El mar era silencio. Matthieu pellizcaba un par de cuerdas del violín y respiraba hondo. Tenía la sensación de que, para componer una nueva pieza, le bastaba con estirar el brazo y alcanzar las notas que ya estaban allí, esperándole desde el soplo divino al principio de los tiempos, aquel que llegó cargado de toda la música pasada y futura.

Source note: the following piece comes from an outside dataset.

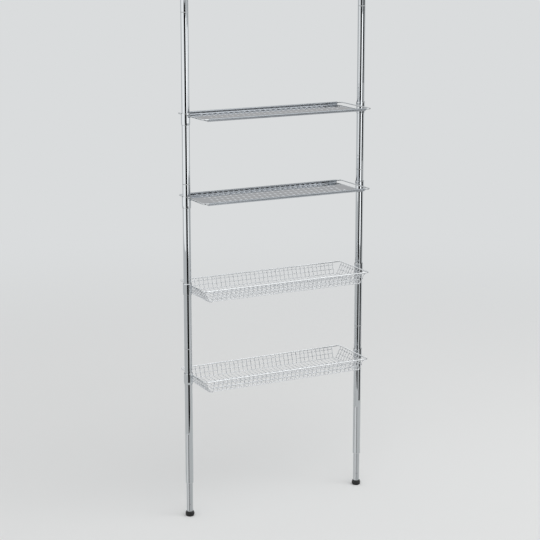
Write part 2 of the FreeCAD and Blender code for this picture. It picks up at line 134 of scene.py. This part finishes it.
# Chrome plate. Chromium reflects about 0.6 of the light, a little less of the red,
# so it reads darker and cooler than silver. The finishes differ in how the steel
# under the plate was worked, and two carry painted light: the hem plate is darker
# as painted shade and the basket rim brighter as painted reflection.
def chromePlate(name, look):
    material, tree = startMaterial(name)
    grain = grainNoise(tree, look["grain"], 3.0, 0.55)
    haze = grainNoise(tree, look["haze"], 2.0)
    plate = addNode(tree, "Mix", {
        0: haze, 6: srgb(look["tint"]), 7: srgb(look["colour"])}, data_type="RGBA")
    film = addNode(tree, "Math", {0: haze, 1: grain}, operation="MULTIPLY")
    rough = addNode(tree, "MapRange", {
        "Value": film.outputs[0], "From Min": 0.12, "From Max": 0.42,
        "To Min": look["roughLow"], "To Max": look["roughHigh"]})
    relief = addNode(tree, "Bump", {
        "Height": grain, "Strength": 1.0, "Distance": look["relief"] * mm})
    shader = addNode(tree, "BsdfPrincipled", {
        "Base Color": plate.outputs[2], "Metallic": 1.0,
        "Roughness": rough.outputs["Result"], "Normal": relief.outputs["Normal"]})
    addNode(tree, "OutputMaterial", {"Surface": shader.outputs[0]})
    return material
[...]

Por desgracia, aquel cúmulo de sensaciones idílicas se enturbió al poco. En cuanto bordearon la península Ibérica y se arrimaron a la costa africana, el barco se inundó de otro tipo de silencio: el de los marineros. Estaba armado con cuarenta cañones, por lo que a su abundante tripulación se sumaron un buen número de artilleros. Era una precaución poco habitual para un mercante, pero necesaria dada la importancia de la misión. Muchos de los piratas que durante décadas habían surcado el Caribe preferían ahora cruzar la ruta de las Indias Orientales y era probable que se encontrasen con alguna bandera negra. Había hombres de todas las edades, grumetes imberbes y lobos de mar con las marcas de cada naufragio en la frente, pero todos ellos, a medida que pasaban los días, se mostraban igualmente hoscos cuando el músico de París se les acercaba.